Wade slammed me really hard several more times before driving deeper than ever before, growling in the back of his throat, and as his balls emptied into me, he grunted, “You.”

 

I enjoyed the feeling of every volley of his load shooting up inside me, every expansion and contraction of his dick up my hole, every hot sweaty second that our bodies remained joined until his balls were fully drained into me.

 

And then I clued into what he’d said. “Me?” I asked in surprise, standing up fully while still impaled on him.

 

“I’m sorry, really I am,” he told me regretfully, easing his cock out of my ass and stepping back.

 

After stuffing his cock back into his pants, he disappeared out the door so quickly it was almost as if he was never there.

 

The throb in my hole and the massive load leaking down my inner thighs told me that he hadn’t been an illusion.

 

I was totally confused about what he’d said to me, and suddenly wanted to get out of there.
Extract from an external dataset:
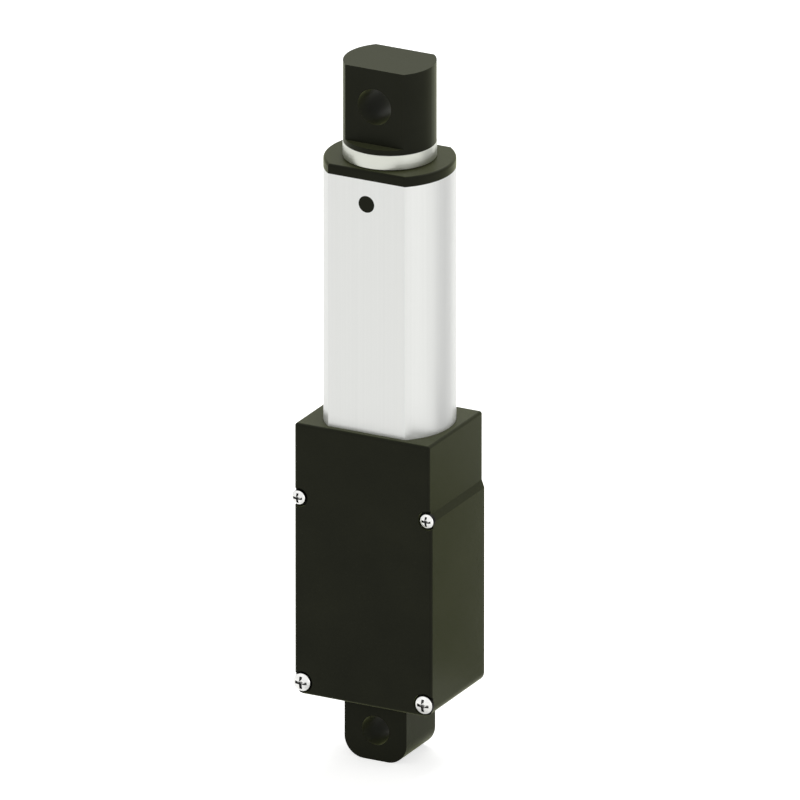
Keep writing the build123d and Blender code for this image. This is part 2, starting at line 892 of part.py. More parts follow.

Something didn’t feel right -why was he apologizing to me?

 

I got my clothes back on and, instead of going back to work, I rushed to my apartment -only to find the building surrounded by cops!

 

Figuring there had been some incident with a tenant, I just went on my way in, but was stopped at my own apartment door.

 

Which was open and crawling with cops!

 

I was immediately seized, cuffed and dragged out to a cruiser where I was left for hours until finally someone came and read me the whole bullshit about remaining silent, blah, blah, blah.

 

My mind was spinning, but by the time I was able to focus I managed to figure out that they had gotten an anonymous tip that I had drugs in my apartment. A rather large amount. And a weapon that had been used in a shoot-out.

 

And then I knew what had happened. And why Wade had apologized to me. He’d planted the drugs and gun for Big Ed. Why?

 

I found out why after I was convicted and sentenced, and sent to the scariest prison around, for the worst of the worst.

 

I was terrified as I made my way through the throngs of men who eyed me like the fresh meat that I was, and found my cell. I could see a man on the top bunk but paid him no attention whatsoever. The only way I knew to survive this was to keep me head down and avoid eye contact.

 

I was too busy worrying about how I would live through the night to worry about my roommate.

 

That is, until he hopped down and stood smiling down at me.

 

“Glad you could join me,” Big Ed said, wearing the biggest grin I’d ever seen. “You and I are going to have lots of fun now.”